The Social Security Administration (SSA) is in a state of financial crisis. There is nothing new about that information. Anyone who is familiar with Social Security benefits knows that these benefits are at risk unless serious changes are made to the way the program is run. Needless to say, the fact that Social Security Disability fraud has been a problem in the past, and is still a problem today, only adds to the financial problems. Those who insist that there are people wrongfully receiving Social Security Disability payments have once again been proven right as a Lillington woman was just caught scamming the SSA to the tune of $149,000.

Sarita Davis Green was sentenced to three years of supervised release and two years in prison for stealing $149,321 from the SSA. In addition to this jail time and supervised release, Green must also pay back the $149,321 that she stole in restitution to the SSA.
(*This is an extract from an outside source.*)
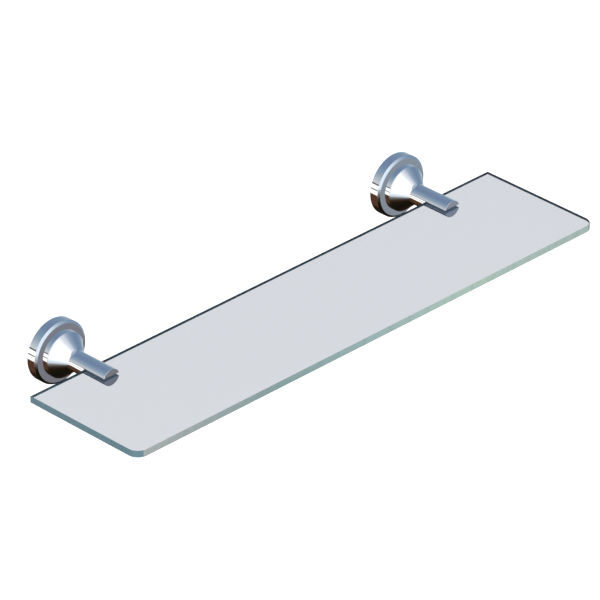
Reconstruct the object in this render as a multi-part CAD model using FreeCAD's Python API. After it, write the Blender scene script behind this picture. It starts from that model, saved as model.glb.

What exactly did Green do to steal so much money from an already-struggling program? In 1974 Green was issued a valid Social Security card. However, in 1994 she fraudulently obtained a second Social Security number with falsified birth information.

Why did Green need two Social Security numbers? Well Green had been receiving Social Security Disability benefits since 1955. The benefits that Green was receiving would not be available to a person who was able to work. Apparently the benefits being provided to Green were not enough for her to live according to her standards. In 1994 she sought employment using the fraudulent Social Security number. She used this social security number for employment purposes from 1994 to 2009.

During the time Green was working she received $149,321 in disability benefits that she was not entitled to. She was able to continue to receive these benefits because she did not report her employment to the SSA and she lied when she was asked if she was working in February of 2009.

While many people are frustrated with the grueling appeal process and the process of continuing eligibility reviews, this is a perfect example of why such measures are needed. The SSA cannot afford to be paying benefits out to people who are not entitled to them. Green’s case is one that shows that these measures are indeed needed. The case is also an example of why the SSA should not cut back on funding of the integrity measures taken by the agency, as was proposed in a recent bill brought forth by republicans earlier this month.

Hopefully this case will serve as a lesson to both the government and the public. The government must have safety measures in place to prevent such crimes from occurring and those who would try to cheat the Social Security system should be aware that they will eventually be caught.